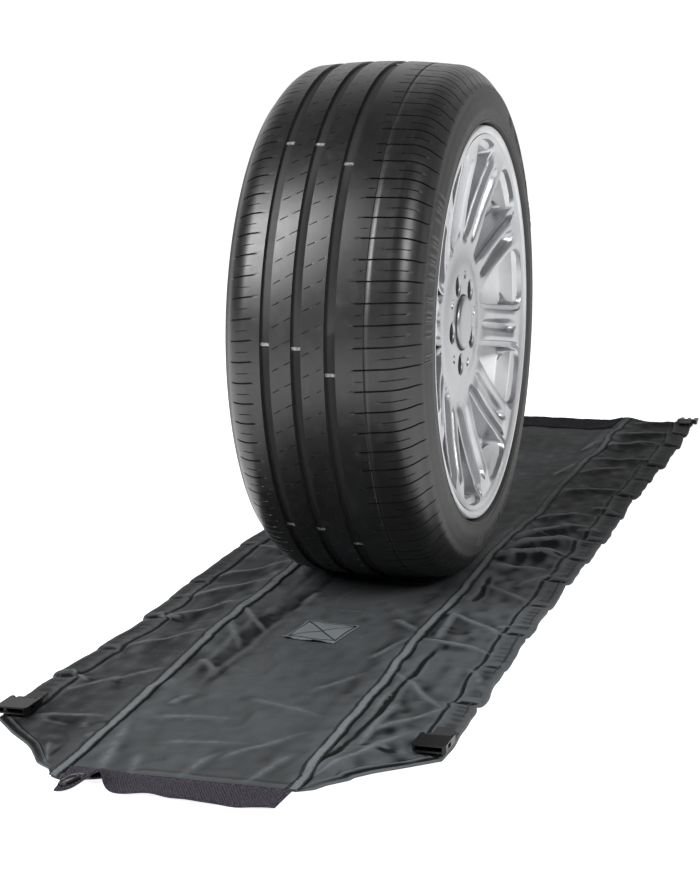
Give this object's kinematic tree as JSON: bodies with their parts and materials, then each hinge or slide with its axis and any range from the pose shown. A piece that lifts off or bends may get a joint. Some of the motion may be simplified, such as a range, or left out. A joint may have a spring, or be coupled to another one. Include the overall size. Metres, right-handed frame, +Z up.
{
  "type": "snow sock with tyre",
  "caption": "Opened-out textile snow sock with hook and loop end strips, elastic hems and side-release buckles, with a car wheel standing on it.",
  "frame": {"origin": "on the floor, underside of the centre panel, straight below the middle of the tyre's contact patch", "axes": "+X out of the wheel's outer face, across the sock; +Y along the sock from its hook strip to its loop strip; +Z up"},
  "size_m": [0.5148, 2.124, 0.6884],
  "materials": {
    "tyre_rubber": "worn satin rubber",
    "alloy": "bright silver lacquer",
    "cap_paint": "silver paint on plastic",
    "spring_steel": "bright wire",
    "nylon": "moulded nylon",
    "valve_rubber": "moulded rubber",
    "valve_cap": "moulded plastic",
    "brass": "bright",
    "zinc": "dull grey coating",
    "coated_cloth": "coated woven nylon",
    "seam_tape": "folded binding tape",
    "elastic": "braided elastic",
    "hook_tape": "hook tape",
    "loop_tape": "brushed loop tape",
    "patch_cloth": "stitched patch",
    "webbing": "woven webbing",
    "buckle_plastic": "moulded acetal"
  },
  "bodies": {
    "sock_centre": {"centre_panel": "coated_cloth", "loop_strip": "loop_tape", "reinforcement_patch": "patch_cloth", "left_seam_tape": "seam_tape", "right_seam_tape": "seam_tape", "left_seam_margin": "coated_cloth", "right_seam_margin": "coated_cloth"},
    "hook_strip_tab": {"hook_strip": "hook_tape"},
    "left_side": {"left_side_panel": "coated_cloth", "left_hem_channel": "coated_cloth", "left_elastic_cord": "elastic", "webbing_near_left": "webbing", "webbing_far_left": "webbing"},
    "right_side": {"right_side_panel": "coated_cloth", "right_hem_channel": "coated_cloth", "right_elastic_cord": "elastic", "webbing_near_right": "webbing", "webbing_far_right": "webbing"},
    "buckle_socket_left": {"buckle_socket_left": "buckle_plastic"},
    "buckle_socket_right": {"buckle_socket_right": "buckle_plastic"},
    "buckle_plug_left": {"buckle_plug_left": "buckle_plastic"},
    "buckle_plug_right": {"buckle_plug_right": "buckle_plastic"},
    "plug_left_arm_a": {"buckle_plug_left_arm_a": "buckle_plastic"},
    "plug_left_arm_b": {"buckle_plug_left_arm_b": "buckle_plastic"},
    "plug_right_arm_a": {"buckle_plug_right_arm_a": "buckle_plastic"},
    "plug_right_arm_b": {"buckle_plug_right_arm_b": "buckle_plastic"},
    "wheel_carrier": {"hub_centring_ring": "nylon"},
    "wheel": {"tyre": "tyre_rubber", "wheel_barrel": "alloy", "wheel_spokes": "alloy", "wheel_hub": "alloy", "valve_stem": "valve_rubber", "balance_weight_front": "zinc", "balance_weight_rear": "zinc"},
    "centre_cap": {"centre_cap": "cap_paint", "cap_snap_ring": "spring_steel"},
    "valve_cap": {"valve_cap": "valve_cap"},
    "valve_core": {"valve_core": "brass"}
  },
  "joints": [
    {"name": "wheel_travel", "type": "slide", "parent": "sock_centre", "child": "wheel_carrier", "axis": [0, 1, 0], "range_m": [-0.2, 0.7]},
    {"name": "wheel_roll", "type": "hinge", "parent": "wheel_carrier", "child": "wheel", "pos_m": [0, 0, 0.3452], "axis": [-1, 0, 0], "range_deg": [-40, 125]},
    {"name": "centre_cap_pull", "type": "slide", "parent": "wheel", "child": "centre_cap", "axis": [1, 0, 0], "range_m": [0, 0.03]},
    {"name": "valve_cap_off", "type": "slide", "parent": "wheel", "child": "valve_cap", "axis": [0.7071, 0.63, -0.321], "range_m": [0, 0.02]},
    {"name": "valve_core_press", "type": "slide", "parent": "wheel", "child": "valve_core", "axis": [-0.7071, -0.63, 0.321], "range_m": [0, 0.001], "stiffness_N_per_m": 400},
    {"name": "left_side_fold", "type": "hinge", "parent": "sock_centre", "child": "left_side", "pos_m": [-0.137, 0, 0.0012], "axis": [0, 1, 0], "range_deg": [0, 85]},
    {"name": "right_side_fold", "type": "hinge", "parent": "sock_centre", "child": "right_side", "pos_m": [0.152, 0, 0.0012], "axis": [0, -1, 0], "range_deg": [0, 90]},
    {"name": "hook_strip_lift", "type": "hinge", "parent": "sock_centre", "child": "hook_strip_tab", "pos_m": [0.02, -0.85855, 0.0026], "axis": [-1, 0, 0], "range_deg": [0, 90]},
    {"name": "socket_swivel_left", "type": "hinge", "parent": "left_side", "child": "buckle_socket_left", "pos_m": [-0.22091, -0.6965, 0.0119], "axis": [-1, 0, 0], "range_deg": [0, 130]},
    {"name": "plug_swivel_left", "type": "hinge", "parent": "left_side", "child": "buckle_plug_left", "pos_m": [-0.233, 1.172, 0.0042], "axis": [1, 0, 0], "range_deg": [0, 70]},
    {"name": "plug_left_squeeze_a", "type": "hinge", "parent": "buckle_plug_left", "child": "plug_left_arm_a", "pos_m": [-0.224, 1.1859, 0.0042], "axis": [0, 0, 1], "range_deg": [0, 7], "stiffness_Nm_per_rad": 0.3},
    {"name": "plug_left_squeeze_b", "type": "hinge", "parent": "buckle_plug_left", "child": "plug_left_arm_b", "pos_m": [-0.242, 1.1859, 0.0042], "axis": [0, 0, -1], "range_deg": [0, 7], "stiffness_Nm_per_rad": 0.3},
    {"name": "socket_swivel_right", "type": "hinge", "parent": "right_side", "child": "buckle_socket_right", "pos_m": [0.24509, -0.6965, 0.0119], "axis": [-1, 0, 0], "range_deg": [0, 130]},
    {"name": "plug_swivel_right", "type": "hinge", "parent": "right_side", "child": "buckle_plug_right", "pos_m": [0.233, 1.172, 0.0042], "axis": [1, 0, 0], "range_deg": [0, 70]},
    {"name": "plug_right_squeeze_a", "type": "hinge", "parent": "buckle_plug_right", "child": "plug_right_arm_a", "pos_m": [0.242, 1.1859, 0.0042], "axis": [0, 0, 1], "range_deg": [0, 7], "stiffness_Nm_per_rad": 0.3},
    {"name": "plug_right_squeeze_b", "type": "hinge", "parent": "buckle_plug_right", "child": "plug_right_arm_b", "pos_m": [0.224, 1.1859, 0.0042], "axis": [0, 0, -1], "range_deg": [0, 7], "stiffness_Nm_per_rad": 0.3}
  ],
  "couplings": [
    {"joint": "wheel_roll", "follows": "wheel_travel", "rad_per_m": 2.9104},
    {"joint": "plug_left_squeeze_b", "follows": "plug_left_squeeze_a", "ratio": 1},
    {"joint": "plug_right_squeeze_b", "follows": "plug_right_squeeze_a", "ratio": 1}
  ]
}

→ Exercise goal
Make an exact copy of the listing, including every line.

→ Written solution
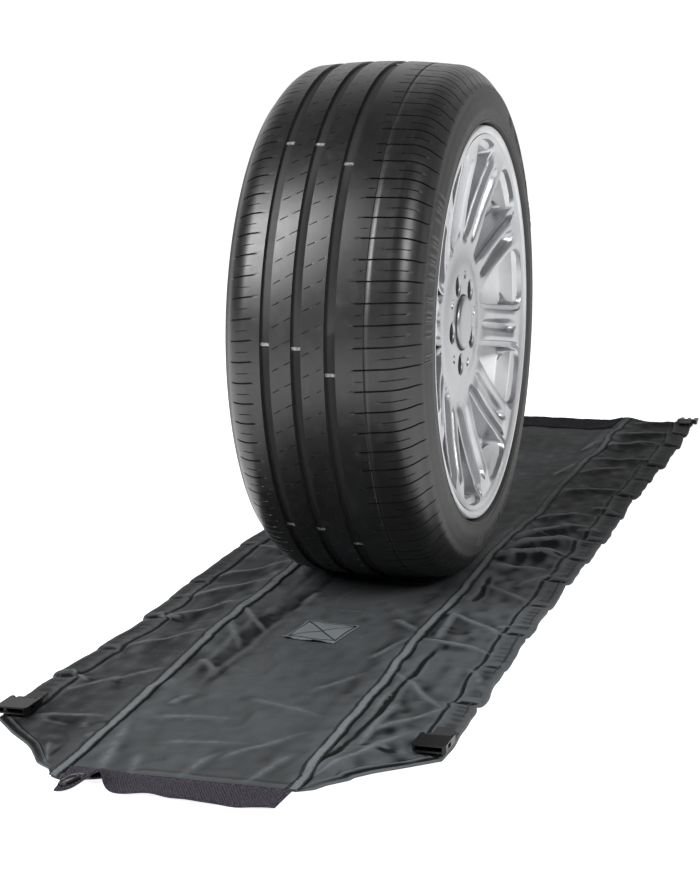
Give this object's kinematic tree as JSON: bodies with their parts and materials, then each hinge or slide with its axis and any range from the pose shown. A piece that lifts off or bends may get a joint. Some of the motion may be simplified, such as a range, or left out. A joint may have a spring, or be coupled to another one. Include the overall size. Metres, right-handed frame, +Z up.
{
  "type": "snow sock with tyre",
  "caption": "Opened-out textile snow sock with hook and loop end strips, elastic hems and side-release buckles, with a car wheel standing on it.",
  "frame": {"origin": "on the floor, underside of the centre panel, straight below the middle of the tyre's contact patch", "axes": "+X out of the wheel's outer face, across the sock; +Y along the sock from its hook strip to its loop strip; +Z up"},
  "size_m": [0.5148, 2.124, 0.6884],
  "materials": {
    "tyre_rubber": "worn satin rubber",
    "alloy": "bright silver lacquer",
    "cap_paint": "silver paint on plastic",
    "spring_steel": "bright wire",
    "nylon": "moulded nylon",
    "valve_rubber": "moulded rubber",
    "valve_cap": "moulded plastic",
    "brass": "bright",
    "zinc": "dull grey coating",
    "coated_cloth": "coated woven nylon",
    "seam_tape": "folded binding tape",
    "elastic": "braided elastic",
    "hook_tape": "hook tape",
    "loop_tape": "brushed loop tape",
    "patch_cloth": "stitched patch",
    "webbing": "woven webbing",
    "buckle_plastic": "moulded acetal"
  },
  "bodies": {
    "sock_centre": {"centre_panel": "coated_cloth", "loop_strip": "loop_tape", "reinforcement_patch": "patch_cloth", "left_seam_tape": "seam_tape", "right_seam_tape": "seam_tape", "left_seam_margin": "coated_cloth", "right_seam_margin": "coated_cloth"},
    "hook_strip_tab": {"hook_strip": "hook_tape"},
    "left_side": {"left_side_panel": "coated_cloth", "left_hem_channel": "coated_cloth", "left_elastic_cord": "elastic", "webbing_near_left": "webbing", "webbing_far_left": "webbing"},
    "right_side": {"right_side_panel": "coated_cloth", "right_hem_channel": "coated_cloth", "right_elastic_cord": "elastic", "webbing_near_right": "webbing", "webbing_far_right": "webbing"},
    "buckle_socket_left": {"buckle_socket_left": "buckle_plastic"},
    "buckle_socket_right": {"buckle_socket_right": "buckle_plastic"},
    "buckle_plug_left": {"buckle_plug_left": "buckle_plastic"},
    "buckle_plug_right": {"buckle_plug_right": "buckle_plastic"},
    "plug_left_arm_a": {"buckle_plug_left_arm_a": "buckle_plastic"},
    "plug_left_arm_b": {"buckle_plug_left_arm_b": "buckle_plastic"},
    "plug_right_arm_a": {"buckle_plug_right_arm_a": "buckle_plastic"},
    "plug_right_arm_b": {"buckle_plug_right_arm_b": "buckle_plastic"},
    "wheel_carrier": {"hub_centring_ring": "nylon"},
    "wheel": {"tyre": "tyre_rubber", "wheel_barrel": "alloy", "wheel_spokes": "alloy", "wheel_hub": "alloy", "valve_stem": "valve_rubber", "balance_weight_front": "zinc", "balance_weight_rear": "zinc"},
    "centre_cap": {"centre_cap": "cap_paint", "cap_snap_ring": "spring_steel"},
    "valve_cap": {"valve_cap": "valve_cap"},
    "valve_core": {"valve_core": "brass"}
  },
  "joints": [
    {"name": "wheel_travel", "type": "slide", "parent": "sock_centre", "child": "wheel_carrier", "axis": [0, 1, 0], "range_m": [-0.2, 0.7]},
    {"name": "wheel_roll", "type": "hinge", "parent": "wheel_carrier", "child": "wheel", "pos_m": [0, 0, 0.3452], "axis": [-1, 0, 0], "range_deg": [-40, 125]},
    {"name": "centre_cap_pull", "type": "slide", "parent": "wheel", "child": "centre_cap", "axis": [1, 0, 0], "range_m": [0, 0.03]},
    {"name": "valve_cap_off", "type": "slide", "parent": "wheel", "child": "valve_cap", "axis": [0.7071, 0.63, -0.321], "range_m": [0, 0.02]},
    {"name": "valve_core_press", "type": "slide", "parent": "wheel", "child": "valve_core", "axis": [-0.7071, -0.63, 0.321], "range_m": [0, 0.001], "stiffness_N_per_m": 400},
    {"name": "left_side_fold", "type": "hinge", "parent": "sock_centre", "child": "left_side", "pos_m": [-0.137, 0, 0.0012], "axis": [0, 1, 0], "range_deg": [0, 85]},
    {"name": "right_side_fold", "type": "hinge", "parent": "sock_centre", "child": "right_side", "pos_m": [0.152, 0, 0.0012], "axis": [0, -1, 0], "range_deg": [0, 90]},
    {"name": "hook_strip_lift", "type": "hinge", "parent": "sock_centre", "child": "hook_strip_tab", "pos_m": [0.02, -0.85855, 0.0026], "axis": [-1, 0, 0], "range_deg": [0, 90]},
    {"name": "socket_swivel_left", "type": "hinge", "parent": "left_side", "child": "buckle_socket_left", "pos_m": [-0.22091, -0.6965, 0.0119], "axis": [-1, 0, 0], "range_deg": [0, 130]},
    {"name": "plug_swivel_left", "type": "hinge", "parent": "left_side", "child": "buckle_plug_left", "pos_m": [-0.233, 1.172, 0.0042], "axis": [1, 0, 0], "range_deg": [0, 70]},
    {"name": "plug_left_squeeze_a", "type": "hinge", "parent": "buckle_plug_left", "child": "plug_left_arm_a", "pos_m": [-0.224, 1.1859, 0.0042], "axis": [0, 0, 1], "range_deg": [0, 7], "stiffness_Nm_per_rad": 0.3},
    {"name": "plug_left_squeeze_b", "type": "hinge", "parent": "buckle_plug_left", "child": "plug_left_arm_b", "pos_m": [-0.242, 1.1859, 0.0042], "axis": [0, 0, -1], "range_deg": [0, 7], "stiffness_Nm_per_rad": 0.3},
    {"name": "socket_swivel_right", "type": "hinge", "parent": "right_side", "child": "buckle_socket_right", "pos_m": [0.24509, -0.6965, 0.0119], "axis": [-1, 0, 0], "range_deg": [0, 130]},
    {"name": "plug_swivel_right", "type": "hinge", "parent": "right_side", "child": "buckle_plug_right", "pos_m": [0.233, 1.172, 0.0042], "axis": [1, 0, 0], "range_deg": [0, 70]},
    {"name": "plug_right_squeeze_a", "type": "hinge", "parent": "buckle_plug_right", "child": "plug_right_arm_a", "pos_m": [0.242, 1.1859, 0.0042], "axis": [0, 0, 1], "range_deg": [0, 7], "stiffness_Nm_per_rad": 0.3},
    {"name": "plug_right_squeeze_b", "type": "hinge", "parent": "buckle_plug_right", "child": "plug_right_arm_b", "pos_m": [0.224, 1.1859, 0.0042], "axis": [0, 0, -1], "range_deg": [0, 7], "stiffness_Nm_per_rad": 0.3}
  ],
  "couplings": [
    {"joint": "wheel_roll", "follows": "wheel_travel", "rad_per_m": 2.9104},
    {"joint": "plug_left_squeeze_b", "follows": "plug_left_squeeze_a", "ratio": 1},
    {"joint": "plug_right_squeeze_b", "follows": "plug_right_squeeze_a", "ratio": 1}
  ]
}